* _SHORT TASK_: Reproduce all of the material exactly as shown.

━━━ DATA

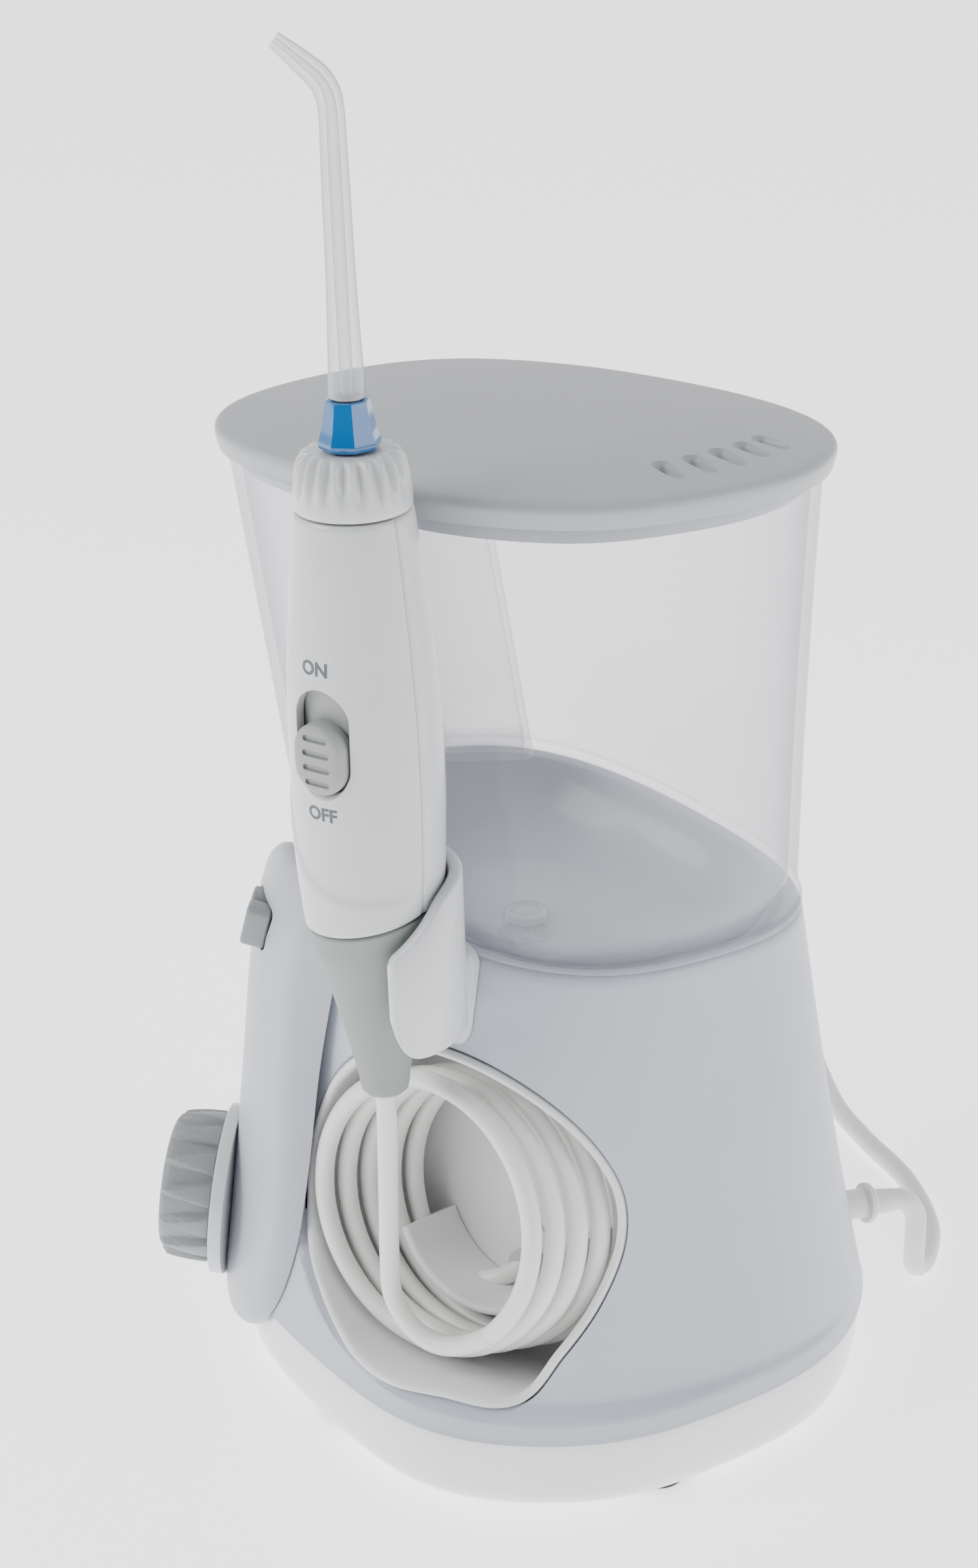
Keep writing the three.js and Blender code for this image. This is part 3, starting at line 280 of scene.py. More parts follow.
def capsule(w, l, k=14):
    r = w / 2; h = l / 2 - r
    return np.array([(r * math.cos(math.pi * i / k), h + r * math.sin(math.pi * i / k)) for i in range(k + 1)] +
                    [(r * math.cos(math.pi + math.pi * i / k), -h + r * math.sin(math.pi + math.pi * i / k)) for i in range(k + 1)])


def boolean(ob, cutters, op="DIFFERENCE", sharp=32):
    """cuts ob with each (verts, faces), and takes the result into its mesh"""
    tools = []
    for k, vf in enumerate(cutters):
        t = make("cutter_%d" % k, *vf, ob.data.materials[0] if ob.data.materials else None)
        tools.append(t)
        m = ob.modifiers.new("cut_%d" % k, "BOOLEAN"); m.operation = op; m.solver = "EXACT"; m.object = t
    dg = bpy.context.evaluated_depsgraph_get()
    me = bpy.data.meshes.new_from_object(ob.evaluated_get(dg))
    ob.modifiers.clear()
    old = ob.data; ob.data = me; bpy.data.meshes.remove(old)
    for t in tools:
        d = t.data; bpy.data.objects.remove(t); bpy.data.meshes.remove(d)
    soften(ob, sharp)
    return ob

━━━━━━

* _COMPLETED TASK_:
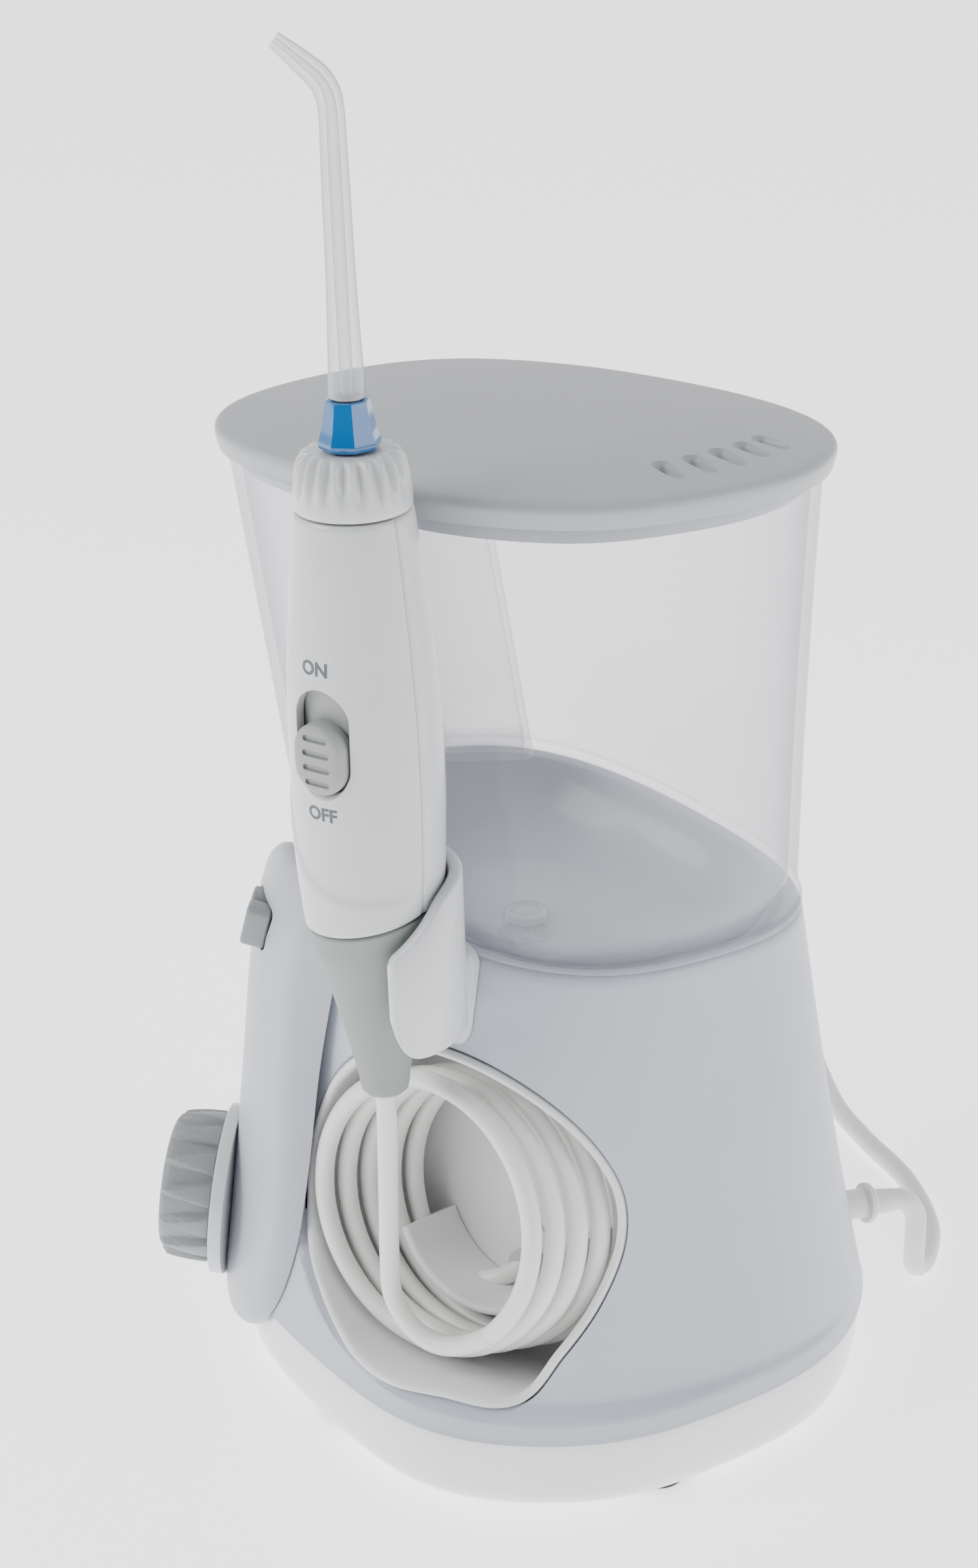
Keep writing the three.js and Blender code for this image. This is part 3, starting at line 280 of scene.py. More parts follow.
def capsule(w, l, k=14):
    r = w / 2; h = l / 2 - r
    return np.array([(r * math.cos(math.pi * i / k), h + r * math.sin(math.pi * i / k)) for i in range(k + 1)] +
                    [(r * math.cos(math.pi + math.pi * i / k), -h + r * math.sin(math.pi + math.pi * i / k)) for i in range(k + 1)])


def boolean(ob, cutters, op="DIFFERENCE", sharp=32):
    """cuts ob with each (verts, faces), and takes the result into its mesh"""
    tools = []
    for k, vf in enumerate(cutters):
        t = make("cutter_%d" % k, *vf, ob.data.materials[0] if ob.data.materials else None)
        tools.append(t)
        m = ob.modifiers.new("cut_%d" % k, "BOOLEAN"); m.operation = op; m.solver = "EXACT"; m.object = t
    dg = bpy.context.evaluated_depsgraph_get()
    me = bpy.data.meshes.new_from_object(ob.evaluated_get(dg))
    ob.modifiers.clear()
    old = ob.data; ob.data = me; bpy.data.meshes.remove(old)
    for t in tools:
        d = t.data; bpy.data.objects.remove(t); bpy.data.meshes.remove(d)
    soften(ob, sharp)
    return ob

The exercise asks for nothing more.